Reputation: 41
I have read and tried every example I could find for what seems like this straight forward problem. Assume there is a set of uncompressed text files and that I want to run a processing step on them and then output a set of compressed files with the results. To keep things simple, this example assumes cat
as the processing step.
Everything I found suggests this should work:
hadoop jar /usr/lib/hadoop-mapreduce/hadoop-streaming.jar \
-Dmap.output.compress=true \
-Dmap.output.compression.codec=org.apache.hadoop.io.compress.GzipCodec \
-mapper /bin/cat \
-reducer NONE \
-input /path_to_uncompressed \
-output /path_to_compressed
The job runs normally, but outputs plain text files. I have tried varying the input file sizes, varying the codec (Snappy, BZip2, etc.), adding a reducer, setting mapred.output.compression.type (BLOCK, RECROD), etc. and the result is always the same. For reference, I am using a new install of CDH 4.1.2.
Upvotes: 4
Views: 8113
Reputation: 1
In Cloudera Manager, go to Services > Service mapreduce > Configuration > TaskTracker > Compression
Upvotes: 0
Reputation: 1
I work for Cloudera and came across this post. I just wanted to let you know that Cloudera Manager 4.5 (the version I confirmed) at least, has the option to NOT override the client config in addition to overriding the client config to true or to false. This makes it ideal as you can change that setting to allow the developer to choose whether or not to compress output. Hope that helps--I know this is a while ago now. :)
Upvotes: -2
Reputation: 10650
The followings work on Hadoop v1.0.0 :
This will produce a gzipped output:
hadoop jar /home/user/hadoop/path_to_jar/hadoop-streaming-1.0.0.jar \
-D mapred.output.compress=true \
-D mapred.output.compression.codec=org.apache.hadoop.io.compress.GzipCodec \
-D mapreduce.job.reduces=0 \
-mapper /bin/cat \
-input /user/hadoop/test/input/test.txt \
-output /user/hadoop/test/output
A block-compressed SequenceFile as output:
hadoop jar /home/user/hadoop/path_to_jar/hadoop-streaming-1.0.0.jar \
-D mapred.output.compress=true \
-D mapred.output.compression.type=BLOCK \
-D mapred.output.compression.codec=org.apache.hadoop.io.compress.GzipCodec \
-D mapreduce.job.reduces=0 \
-mapper /bin/cat \
-input /user/hadoop/test/input/test.txt \
-output /user/hadoop/test/output
-outputformat org.apache.hadoop.mapred.SequenceFileOutputFormat
Note the order of the parameters as well as the space between -D and the property name.

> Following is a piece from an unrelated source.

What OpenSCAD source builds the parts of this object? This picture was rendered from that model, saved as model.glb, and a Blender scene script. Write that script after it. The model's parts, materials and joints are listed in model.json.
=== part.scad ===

In case of YARN many properties have been deprecated (see the complete list here) . Therefore you have to do the following changes:
mapred.output.compress -> mapreduce.output.fileoutputformat.compress mapred.output.compression.codec -> mapreduce.output.fileoutputformat.compress.codec mapred.output.compression.type -> mapreduce.output.fileoutputformat.compress.type
Upvotes: 7